L'album réunion des deux EP va
créer la transition vers le second disque : Our Cult
Continues ! sorti le 19 août 2014. Cardinals Folly trouve
un guitariste stable en la personne de Juho Kilpelä. Le disque se
fait plus métallique. Après l'effrayante introduction « Chant
Of Shadows », « Morbid Glory » délivre toute sa
puissance. La basse gronde et grince, la charley s'affole, le riff
est presque black-metal. Le thème bascule dans un doom-metal
glaçant. Les réussites se succèdent : les massifs « The
Black Baroness » et « Our Cult Continues ! »,
mais surtout les quatre fantastiques voyages à travers les falaises
rocheuses et les plaines enneigées que sont « Sighisoaran »,
« Walvater Unveiled », « The Lover's Crypt »

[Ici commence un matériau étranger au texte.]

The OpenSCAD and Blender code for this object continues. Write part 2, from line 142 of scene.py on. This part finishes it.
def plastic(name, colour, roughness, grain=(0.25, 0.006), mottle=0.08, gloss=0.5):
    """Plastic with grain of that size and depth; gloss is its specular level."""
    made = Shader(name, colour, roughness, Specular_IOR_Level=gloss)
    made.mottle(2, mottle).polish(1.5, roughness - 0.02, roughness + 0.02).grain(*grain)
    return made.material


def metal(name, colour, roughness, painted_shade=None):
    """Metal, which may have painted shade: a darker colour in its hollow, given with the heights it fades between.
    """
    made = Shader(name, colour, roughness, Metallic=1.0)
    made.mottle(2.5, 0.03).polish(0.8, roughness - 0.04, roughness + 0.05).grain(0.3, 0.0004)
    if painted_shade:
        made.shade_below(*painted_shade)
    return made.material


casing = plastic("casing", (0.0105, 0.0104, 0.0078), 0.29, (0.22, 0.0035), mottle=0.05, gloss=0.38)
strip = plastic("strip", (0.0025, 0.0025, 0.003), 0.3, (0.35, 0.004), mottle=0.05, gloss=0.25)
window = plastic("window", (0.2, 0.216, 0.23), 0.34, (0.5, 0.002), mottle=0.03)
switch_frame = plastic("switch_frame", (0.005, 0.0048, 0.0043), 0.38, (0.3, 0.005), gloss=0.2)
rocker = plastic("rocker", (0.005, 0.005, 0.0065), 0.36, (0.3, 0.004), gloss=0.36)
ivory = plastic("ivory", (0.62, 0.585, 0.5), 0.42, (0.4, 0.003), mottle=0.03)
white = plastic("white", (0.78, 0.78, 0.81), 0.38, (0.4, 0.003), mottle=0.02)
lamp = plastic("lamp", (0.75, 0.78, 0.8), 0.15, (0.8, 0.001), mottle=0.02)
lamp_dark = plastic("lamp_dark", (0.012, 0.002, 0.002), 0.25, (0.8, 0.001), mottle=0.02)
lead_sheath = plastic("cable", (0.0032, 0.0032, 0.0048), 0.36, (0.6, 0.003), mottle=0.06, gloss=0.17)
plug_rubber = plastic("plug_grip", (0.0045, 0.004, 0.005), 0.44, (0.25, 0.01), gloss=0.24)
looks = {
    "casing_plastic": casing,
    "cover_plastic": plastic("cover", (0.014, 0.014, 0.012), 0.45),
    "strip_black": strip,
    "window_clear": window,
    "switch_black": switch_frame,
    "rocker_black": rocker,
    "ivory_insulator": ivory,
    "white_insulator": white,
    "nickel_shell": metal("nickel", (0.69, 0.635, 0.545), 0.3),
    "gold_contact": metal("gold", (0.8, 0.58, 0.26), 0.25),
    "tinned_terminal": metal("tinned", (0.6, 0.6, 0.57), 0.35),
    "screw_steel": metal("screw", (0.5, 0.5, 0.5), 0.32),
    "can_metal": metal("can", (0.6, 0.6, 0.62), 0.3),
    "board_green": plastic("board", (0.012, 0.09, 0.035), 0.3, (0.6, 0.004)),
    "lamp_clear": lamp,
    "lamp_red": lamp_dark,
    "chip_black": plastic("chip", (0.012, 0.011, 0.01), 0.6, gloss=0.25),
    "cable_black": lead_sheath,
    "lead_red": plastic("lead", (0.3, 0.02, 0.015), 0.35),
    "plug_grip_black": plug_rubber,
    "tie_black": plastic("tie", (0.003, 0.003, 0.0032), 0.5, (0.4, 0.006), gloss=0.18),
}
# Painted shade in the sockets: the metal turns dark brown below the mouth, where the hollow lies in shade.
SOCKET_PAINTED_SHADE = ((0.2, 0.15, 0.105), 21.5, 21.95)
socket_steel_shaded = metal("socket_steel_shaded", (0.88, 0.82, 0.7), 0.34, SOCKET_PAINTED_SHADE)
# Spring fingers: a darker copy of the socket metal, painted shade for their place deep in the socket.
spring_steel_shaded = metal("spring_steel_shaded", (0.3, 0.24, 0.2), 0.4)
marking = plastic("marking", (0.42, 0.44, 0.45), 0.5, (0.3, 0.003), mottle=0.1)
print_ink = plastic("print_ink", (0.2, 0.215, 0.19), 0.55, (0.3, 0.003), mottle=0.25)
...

et le redoutable « Fallout Ritualist ». Cardinals Folly
s'est résolument coupé de l'héritage de Reverend Bizarre pour
délivrer un poison bien plus subtil. Le disque reçoit de pauvres
critiques, et Cardinals Folly doit se contenter de jouer dans les
clubs finlandais.
Il va falloir attendre deux
années pour que Cardinals Folly délivre sa nouvelle offrande sonore
le 3 juin 2016. Ce sera l'époustouflant « Holocaust Of Ecstasy
& Freedom ». Le titre et la pochette ne sont que pures
provocations, ce qui leur coûtera sans doute une certaine visibilité
médiatique. Mais Cardinals Folly est une hydre souterraine, un
monstre lovecraftien qui ne rugit que pour les amateurs de
doom-metal. La production met mieux en valeur les musiciens, les
compositions sont particulièrement impressionnantes d'efficacité :
« The Poison Test », la tornade « Goats On The
Left », « Her Twins Of Evil » et son riff obsédant…
jusqu'à « La Papesse » et son vertige noir. Juho Kipelä
est un instrumentiste inspiré qui se révèle véritablement sur ce
disque. Ses chorus sont courts mais apportent une vraie plus-value
émotionnelle. L'album est une réussite et va rapidement devenir
indisponible. Il permet à Cardinals Folly de tourner hors de ses
frontières, et de se frotter à la scène doom européenne.